THE TASK
Copy out each line of the material below with no changes.

SOURCE DATA

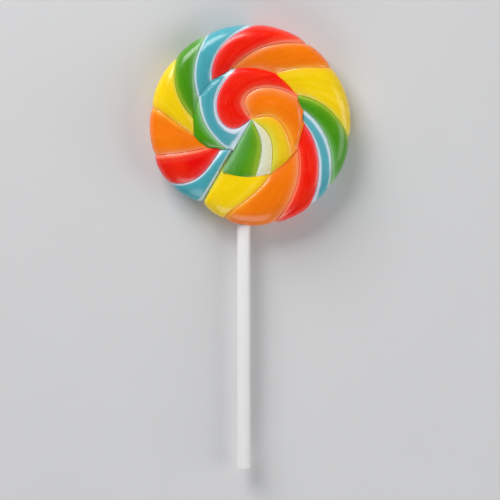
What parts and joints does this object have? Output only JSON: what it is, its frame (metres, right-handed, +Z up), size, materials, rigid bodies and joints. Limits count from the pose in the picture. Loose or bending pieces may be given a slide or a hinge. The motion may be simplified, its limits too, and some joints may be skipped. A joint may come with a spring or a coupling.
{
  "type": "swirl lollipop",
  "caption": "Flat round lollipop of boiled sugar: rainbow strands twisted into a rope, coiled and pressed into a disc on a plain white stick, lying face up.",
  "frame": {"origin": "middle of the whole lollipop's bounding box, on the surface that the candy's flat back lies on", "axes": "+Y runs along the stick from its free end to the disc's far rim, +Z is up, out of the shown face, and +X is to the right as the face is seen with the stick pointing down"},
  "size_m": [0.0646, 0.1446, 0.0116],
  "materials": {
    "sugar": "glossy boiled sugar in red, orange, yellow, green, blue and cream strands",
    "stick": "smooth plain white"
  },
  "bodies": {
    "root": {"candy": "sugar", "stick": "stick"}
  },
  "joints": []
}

OUTPUT OF THE EXERCISE
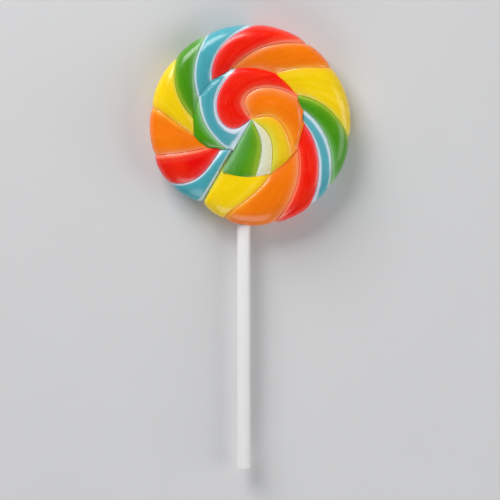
What parts and joints does this object have? Output only JSON: what it is, its frame (metres, right-handed, +Z up), size, materials, rigid bodies and joints. Limits count from the pose in the picture. Loose or bending pieces may be given a slide or a hinge. The motion may be simplified, its limits too, and some joints may be skipped. A joint may come with a spring or a coupling.
{
  "type": "swirl lollipop",
  "caption": "Flat round lollipop of boiled sugar: rainbow strands twisted into a rope, coiled and pressed into a disc on a plain white stick, lying face up.",
  "frame": {"origin": "middle of the whole lollipop's bounding box, on the surface that the candy's flat back lies on", "axes": "+Y runs along the stick from its free end to the disc's far rim, +Z is up, out of the shown face, and +X is to the right as the face is seen with the stick pointing down"},
  "size_m": [0.0646, 0.1446, 0.0116],
  "materials": {
    "sugar": "glossy boiled sugar in red, orange, yellow, green, blue and cream strands",
    "stick": "smooth plain white"
  },
  "bodies": {
    "root": {"candy": "sugar", "stick": "stick"}
  },
  "joints": []
}